→ BRIEF: Locate all lines with the word "node". Copy them.

→ GIVEN MATERIAL:
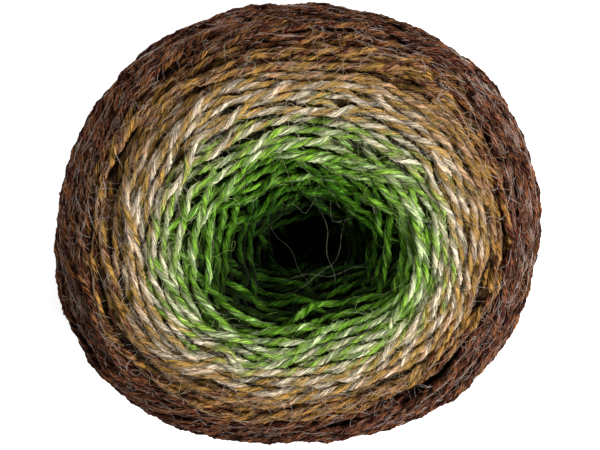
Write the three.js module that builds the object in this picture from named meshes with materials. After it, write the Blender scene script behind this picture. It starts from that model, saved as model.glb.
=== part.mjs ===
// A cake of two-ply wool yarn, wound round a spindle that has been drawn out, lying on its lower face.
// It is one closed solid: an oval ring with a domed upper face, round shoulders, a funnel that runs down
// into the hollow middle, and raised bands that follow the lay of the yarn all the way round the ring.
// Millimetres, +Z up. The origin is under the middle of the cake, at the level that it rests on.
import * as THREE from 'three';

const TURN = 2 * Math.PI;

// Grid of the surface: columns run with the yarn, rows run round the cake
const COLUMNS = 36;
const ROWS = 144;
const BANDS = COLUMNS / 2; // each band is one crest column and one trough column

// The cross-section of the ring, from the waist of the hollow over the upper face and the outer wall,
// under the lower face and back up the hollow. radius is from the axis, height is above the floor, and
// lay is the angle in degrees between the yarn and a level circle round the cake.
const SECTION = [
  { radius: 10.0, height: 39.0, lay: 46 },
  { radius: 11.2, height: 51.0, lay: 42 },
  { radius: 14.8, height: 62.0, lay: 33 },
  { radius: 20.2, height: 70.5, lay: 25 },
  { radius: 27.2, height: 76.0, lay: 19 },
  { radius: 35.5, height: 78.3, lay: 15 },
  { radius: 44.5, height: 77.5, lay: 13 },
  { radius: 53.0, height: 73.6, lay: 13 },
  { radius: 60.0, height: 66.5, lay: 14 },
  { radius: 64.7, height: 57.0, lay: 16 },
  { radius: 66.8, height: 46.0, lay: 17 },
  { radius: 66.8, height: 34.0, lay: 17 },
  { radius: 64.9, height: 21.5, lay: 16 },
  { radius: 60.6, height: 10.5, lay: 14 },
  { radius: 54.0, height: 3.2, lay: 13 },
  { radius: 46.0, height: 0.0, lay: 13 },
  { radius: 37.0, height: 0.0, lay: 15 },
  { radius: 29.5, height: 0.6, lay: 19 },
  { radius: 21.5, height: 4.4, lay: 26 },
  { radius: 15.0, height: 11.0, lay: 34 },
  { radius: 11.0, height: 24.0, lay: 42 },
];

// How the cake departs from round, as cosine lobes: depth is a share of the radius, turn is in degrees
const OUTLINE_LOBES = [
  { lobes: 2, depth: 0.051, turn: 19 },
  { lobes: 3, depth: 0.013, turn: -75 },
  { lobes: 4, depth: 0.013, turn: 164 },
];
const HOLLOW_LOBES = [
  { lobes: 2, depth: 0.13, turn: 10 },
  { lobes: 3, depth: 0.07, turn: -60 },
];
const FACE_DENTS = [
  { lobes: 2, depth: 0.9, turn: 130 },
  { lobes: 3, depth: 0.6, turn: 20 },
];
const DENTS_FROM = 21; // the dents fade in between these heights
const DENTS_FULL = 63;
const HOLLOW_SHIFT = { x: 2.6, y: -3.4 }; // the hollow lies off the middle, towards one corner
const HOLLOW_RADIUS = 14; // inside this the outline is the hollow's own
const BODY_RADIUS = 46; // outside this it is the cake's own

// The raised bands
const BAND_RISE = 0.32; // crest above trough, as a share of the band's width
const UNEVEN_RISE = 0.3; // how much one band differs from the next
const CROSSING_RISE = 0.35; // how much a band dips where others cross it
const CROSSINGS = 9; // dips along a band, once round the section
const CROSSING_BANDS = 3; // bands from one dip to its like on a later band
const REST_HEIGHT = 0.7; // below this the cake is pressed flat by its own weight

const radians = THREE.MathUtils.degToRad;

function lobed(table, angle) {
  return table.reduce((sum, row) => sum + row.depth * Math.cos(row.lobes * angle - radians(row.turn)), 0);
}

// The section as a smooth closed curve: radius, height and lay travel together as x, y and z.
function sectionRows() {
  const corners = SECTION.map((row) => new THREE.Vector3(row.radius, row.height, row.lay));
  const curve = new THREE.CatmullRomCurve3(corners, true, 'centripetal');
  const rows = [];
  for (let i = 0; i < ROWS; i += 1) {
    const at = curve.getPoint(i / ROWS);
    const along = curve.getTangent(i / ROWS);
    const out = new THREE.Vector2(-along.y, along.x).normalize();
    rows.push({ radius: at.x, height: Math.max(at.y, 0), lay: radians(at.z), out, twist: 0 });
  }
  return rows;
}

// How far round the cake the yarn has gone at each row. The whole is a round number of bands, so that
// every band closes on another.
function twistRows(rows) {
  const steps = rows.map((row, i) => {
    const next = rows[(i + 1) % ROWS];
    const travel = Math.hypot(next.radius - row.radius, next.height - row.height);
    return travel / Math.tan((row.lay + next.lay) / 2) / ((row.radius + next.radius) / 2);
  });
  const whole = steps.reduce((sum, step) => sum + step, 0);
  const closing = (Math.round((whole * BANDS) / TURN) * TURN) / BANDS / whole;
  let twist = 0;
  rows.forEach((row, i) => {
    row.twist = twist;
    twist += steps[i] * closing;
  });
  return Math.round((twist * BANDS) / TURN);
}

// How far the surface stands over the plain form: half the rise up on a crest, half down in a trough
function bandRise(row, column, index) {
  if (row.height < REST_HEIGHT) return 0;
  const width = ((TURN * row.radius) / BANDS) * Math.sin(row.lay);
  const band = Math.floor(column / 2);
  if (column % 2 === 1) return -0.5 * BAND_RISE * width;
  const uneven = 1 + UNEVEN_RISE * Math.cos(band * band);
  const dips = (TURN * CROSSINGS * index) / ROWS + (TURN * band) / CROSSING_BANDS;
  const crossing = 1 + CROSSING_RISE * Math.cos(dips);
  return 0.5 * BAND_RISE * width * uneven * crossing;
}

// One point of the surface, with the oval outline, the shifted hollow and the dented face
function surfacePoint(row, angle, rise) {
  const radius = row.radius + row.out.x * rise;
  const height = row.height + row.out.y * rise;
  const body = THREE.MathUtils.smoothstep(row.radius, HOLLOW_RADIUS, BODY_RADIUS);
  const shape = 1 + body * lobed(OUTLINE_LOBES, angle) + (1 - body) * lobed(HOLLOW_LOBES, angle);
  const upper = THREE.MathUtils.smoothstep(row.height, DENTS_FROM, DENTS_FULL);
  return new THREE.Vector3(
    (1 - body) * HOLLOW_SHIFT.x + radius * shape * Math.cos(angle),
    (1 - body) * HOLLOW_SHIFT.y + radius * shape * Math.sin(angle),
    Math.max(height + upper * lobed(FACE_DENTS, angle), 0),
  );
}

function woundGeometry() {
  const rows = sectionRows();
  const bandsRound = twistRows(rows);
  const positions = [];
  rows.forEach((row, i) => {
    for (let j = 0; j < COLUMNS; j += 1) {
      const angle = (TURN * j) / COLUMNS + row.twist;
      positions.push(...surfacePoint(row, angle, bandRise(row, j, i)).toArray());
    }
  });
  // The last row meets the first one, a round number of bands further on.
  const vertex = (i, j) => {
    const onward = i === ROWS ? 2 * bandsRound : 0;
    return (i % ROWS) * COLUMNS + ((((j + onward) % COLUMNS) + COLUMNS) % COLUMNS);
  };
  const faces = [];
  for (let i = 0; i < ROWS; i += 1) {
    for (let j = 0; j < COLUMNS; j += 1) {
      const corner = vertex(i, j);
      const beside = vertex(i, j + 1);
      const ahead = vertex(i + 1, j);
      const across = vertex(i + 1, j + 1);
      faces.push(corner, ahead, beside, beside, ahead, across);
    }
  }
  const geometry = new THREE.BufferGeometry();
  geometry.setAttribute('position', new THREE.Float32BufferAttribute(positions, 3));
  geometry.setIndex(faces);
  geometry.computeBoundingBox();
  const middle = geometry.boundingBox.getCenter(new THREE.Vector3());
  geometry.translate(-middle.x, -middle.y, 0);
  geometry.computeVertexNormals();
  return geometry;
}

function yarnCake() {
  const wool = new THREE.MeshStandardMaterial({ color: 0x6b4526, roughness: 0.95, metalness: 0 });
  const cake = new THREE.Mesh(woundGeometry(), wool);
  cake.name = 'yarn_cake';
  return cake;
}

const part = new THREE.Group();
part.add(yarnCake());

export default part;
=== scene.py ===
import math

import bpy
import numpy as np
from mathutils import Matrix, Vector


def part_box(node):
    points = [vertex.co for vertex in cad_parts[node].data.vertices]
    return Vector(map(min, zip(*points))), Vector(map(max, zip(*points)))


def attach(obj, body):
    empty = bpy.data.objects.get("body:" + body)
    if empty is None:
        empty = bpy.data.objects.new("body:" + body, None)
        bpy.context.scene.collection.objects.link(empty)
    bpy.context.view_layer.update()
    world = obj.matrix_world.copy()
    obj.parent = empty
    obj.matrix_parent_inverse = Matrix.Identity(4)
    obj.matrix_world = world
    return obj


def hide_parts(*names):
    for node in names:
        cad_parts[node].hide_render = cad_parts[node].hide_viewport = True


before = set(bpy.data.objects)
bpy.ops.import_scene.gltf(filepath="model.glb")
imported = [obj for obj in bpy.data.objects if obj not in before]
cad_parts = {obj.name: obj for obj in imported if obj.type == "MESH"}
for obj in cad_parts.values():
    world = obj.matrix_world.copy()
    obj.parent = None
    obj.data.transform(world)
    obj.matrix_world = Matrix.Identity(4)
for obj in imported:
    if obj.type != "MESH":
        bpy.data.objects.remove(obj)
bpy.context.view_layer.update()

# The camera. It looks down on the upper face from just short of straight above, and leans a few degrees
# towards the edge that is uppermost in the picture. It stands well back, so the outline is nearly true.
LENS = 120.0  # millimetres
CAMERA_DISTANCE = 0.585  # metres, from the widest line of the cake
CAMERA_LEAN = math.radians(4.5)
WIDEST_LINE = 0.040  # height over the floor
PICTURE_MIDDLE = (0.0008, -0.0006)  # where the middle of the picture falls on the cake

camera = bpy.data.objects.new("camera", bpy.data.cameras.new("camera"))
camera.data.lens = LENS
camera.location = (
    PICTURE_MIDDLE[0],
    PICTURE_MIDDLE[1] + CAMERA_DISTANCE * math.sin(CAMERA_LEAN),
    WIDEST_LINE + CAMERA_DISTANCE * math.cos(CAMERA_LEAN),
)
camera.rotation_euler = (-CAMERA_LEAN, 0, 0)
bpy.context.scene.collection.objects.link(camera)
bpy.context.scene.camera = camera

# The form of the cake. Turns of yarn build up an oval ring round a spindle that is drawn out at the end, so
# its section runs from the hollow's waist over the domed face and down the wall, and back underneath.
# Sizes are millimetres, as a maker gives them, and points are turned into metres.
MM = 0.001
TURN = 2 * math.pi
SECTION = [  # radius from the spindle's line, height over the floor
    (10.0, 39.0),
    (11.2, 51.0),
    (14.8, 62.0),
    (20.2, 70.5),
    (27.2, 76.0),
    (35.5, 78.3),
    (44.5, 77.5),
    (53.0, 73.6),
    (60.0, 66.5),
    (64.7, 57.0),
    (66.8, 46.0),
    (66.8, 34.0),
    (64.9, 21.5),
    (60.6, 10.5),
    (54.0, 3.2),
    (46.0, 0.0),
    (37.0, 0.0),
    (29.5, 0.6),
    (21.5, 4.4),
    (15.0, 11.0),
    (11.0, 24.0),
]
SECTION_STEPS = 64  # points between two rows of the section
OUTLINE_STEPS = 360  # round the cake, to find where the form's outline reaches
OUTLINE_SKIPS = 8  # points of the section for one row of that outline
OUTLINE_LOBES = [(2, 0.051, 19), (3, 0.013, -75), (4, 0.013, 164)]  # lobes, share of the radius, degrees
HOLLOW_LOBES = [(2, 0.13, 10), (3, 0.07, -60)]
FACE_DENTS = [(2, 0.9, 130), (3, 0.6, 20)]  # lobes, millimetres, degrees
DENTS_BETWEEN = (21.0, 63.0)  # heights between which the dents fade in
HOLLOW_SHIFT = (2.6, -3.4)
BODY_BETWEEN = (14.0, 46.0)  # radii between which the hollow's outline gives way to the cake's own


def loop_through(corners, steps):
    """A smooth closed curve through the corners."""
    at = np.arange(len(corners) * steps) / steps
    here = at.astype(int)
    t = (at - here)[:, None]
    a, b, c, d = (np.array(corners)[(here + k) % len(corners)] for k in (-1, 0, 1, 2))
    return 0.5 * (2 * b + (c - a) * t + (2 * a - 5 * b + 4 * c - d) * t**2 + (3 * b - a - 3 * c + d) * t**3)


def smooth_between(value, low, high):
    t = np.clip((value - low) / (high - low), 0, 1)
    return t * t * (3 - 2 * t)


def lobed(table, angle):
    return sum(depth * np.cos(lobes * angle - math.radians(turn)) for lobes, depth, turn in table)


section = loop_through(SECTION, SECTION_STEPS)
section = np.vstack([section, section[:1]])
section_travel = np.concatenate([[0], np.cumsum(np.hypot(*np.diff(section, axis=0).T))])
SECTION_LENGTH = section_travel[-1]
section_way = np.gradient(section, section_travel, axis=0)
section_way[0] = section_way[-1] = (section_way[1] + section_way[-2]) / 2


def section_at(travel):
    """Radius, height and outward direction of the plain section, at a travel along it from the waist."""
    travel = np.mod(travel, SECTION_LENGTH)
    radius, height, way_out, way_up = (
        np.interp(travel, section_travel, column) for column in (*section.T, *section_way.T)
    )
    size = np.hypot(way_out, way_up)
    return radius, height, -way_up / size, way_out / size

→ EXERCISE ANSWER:
def part_box(node):
    points = [vertex.co for vertex in cad_parts[node].data.vertices]
    for node in names:
        cad_parts[node].hide_render = cad_parts[node].hide_viewport = True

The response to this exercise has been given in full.